**Direction**
Output every line below without omitting or altering anything.

**Source excerpt**
--

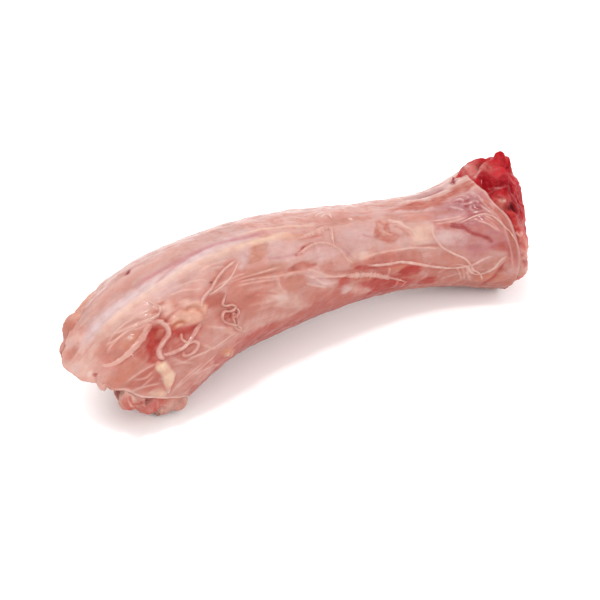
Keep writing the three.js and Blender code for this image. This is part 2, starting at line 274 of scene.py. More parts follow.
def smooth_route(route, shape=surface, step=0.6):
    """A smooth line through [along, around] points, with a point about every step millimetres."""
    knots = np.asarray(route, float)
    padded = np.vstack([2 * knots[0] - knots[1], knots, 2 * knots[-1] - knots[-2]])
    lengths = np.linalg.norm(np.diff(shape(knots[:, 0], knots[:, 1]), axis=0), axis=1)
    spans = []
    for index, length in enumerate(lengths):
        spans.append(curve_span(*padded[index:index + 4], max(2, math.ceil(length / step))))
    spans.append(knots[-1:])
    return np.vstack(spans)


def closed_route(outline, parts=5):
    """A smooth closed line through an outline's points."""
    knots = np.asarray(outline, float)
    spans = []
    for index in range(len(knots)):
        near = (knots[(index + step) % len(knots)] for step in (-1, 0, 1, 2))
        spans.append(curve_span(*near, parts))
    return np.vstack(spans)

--

**Solution to this problem**
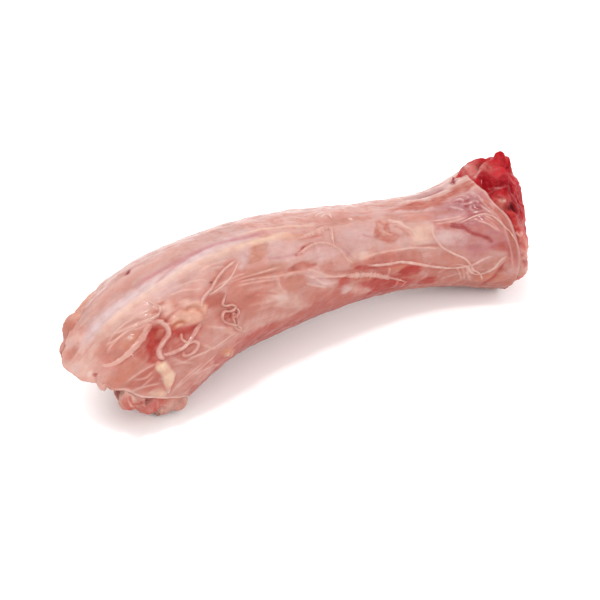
Keep writing the three.js and Blender code for this image. This is part 2, starting at line 274 of scene.py. More parts follow.
def smooth_route(route, shape=surface, step=0.6):
    """A smooth line through [along, around] points, with a point about every step millimetres."""
    knots = np.asarray(route, float)
    padded = np.vstack([2 * knots[0] - knots[1], knots, 2 * knots[-1] - knots[-2]])
    lengths = np.linalg.norm(np.diff(shape(knots[:, 0], knots[:, 1]), axis=0), axis=1)
    spans = []
    for index, length in enumerate(lengths):
        spans.append(curve_span(*padded[index:index + 4], max(2, math.ceil(length / step))))
    spans.append(knots[-1:])
    return np.vstack(spans)


def closed_route(outline, parts=5):
    """A smooth closed line through an outline's points."""
    knots = np.asarray(outline, float)
    spans = []
    for index in range(len(knots)):
        near = (knots[(index + step) % len(knots)] for step in (-1, 0, 1, 2))
        spans.append(curve_span(*near, parts))
    return np.vstack(spans)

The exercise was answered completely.